What Are The Best Ways To Minimise CGT? The Layman’s Version Please!
• Hold on to your asset. For at least a year. That’s not too hard, is it? If you sell an investment property or shares within 12 months, you’ll cop the full brunt of CGT. So don’t do that. After 12 months, discounts kick in. Unless you’re a company. SMSF’s discounts are not quite as good as individuals’.• Offset gains with losses. Get a CPA to explain to you how this works.
• Revalue before renting. If you convert your residence to investment property, get it valued prior to renting it out. CGT will only apply after this point, not from when you initially purchased the place.

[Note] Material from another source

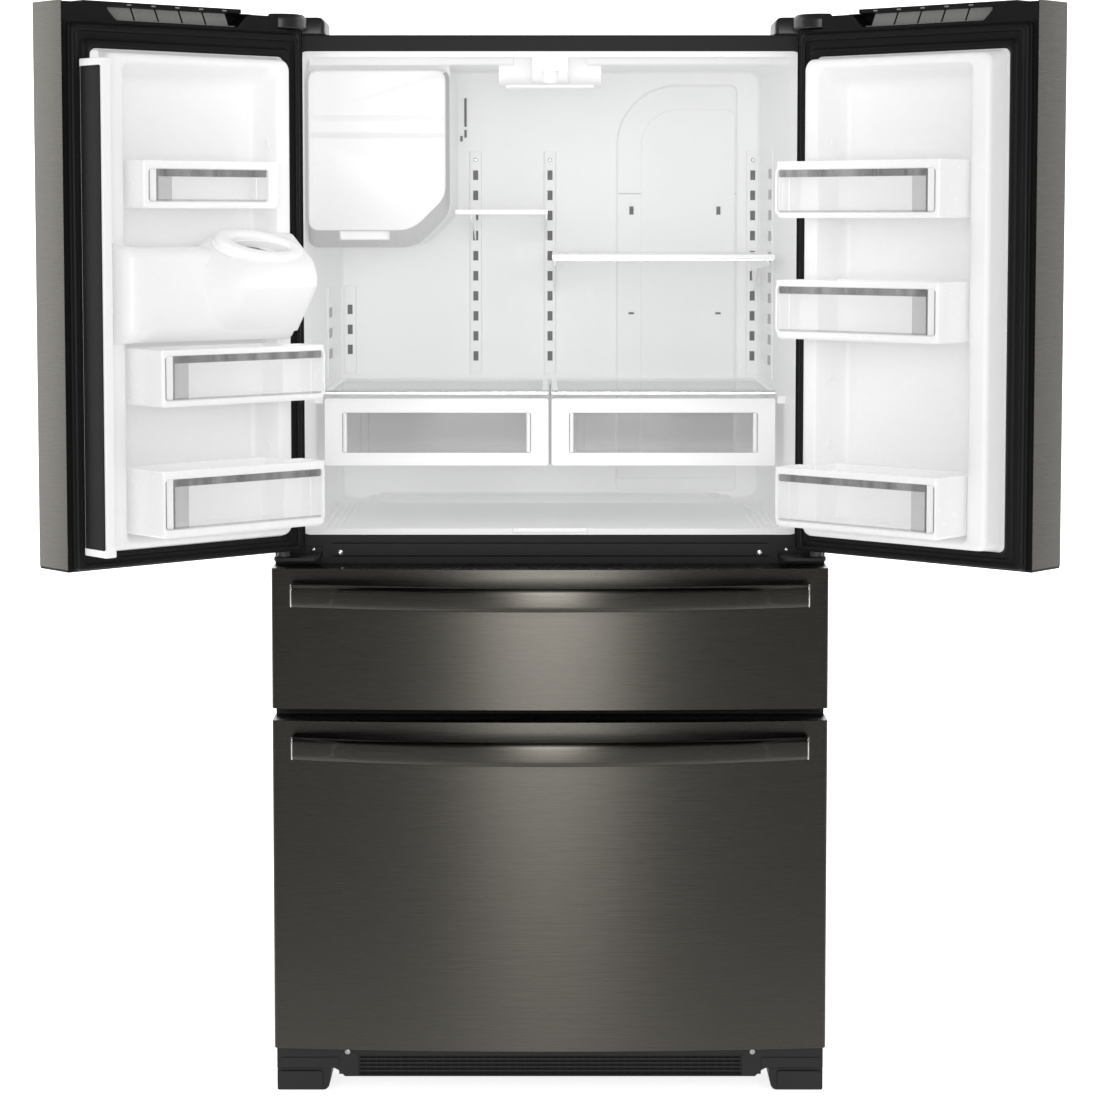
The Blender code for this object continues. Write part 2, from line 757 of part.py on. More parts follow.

• Use small business concessions. There are a number of concessions available for small businesses. Speak to an expert in small business accounting to learn more.
Really CRAP CGT!
You are actually supposed to report on the formal gifting of significant assets like jewellery, which have gone up in value whilst in your possession. Such giving is technically viewed by the tax office as ‘disposal at market value’, akin to selling. Over time jewellery and other quality items can appreciate a lot in value. This is considered subject to CGT, officially.
If it is willed and subsequently inherited, there’s no problem, but if gifted – and it has increased in value – that amount is considered fair game by the tax office.
The same goes for other valuable assets such as some varieties of cars and boats which improve in value, artworks, collectible antiques and wines etc.
The onus is on the taxpayer to report on these things and it’s very difficult for the ATO to police, so in reality it’s not much of a revenue avenue for government.
Our Conclusion On The Complexities Of CGT
CGT is a rather complex aspect of taxation laws. Many people find CGT the most annoying tax of all ¬– as it is a levy on profits from wise investments – surely that should be ours to keep! Not so unfortunately, but you can certainly keep it to a minimum with a bit of help from tax agent services.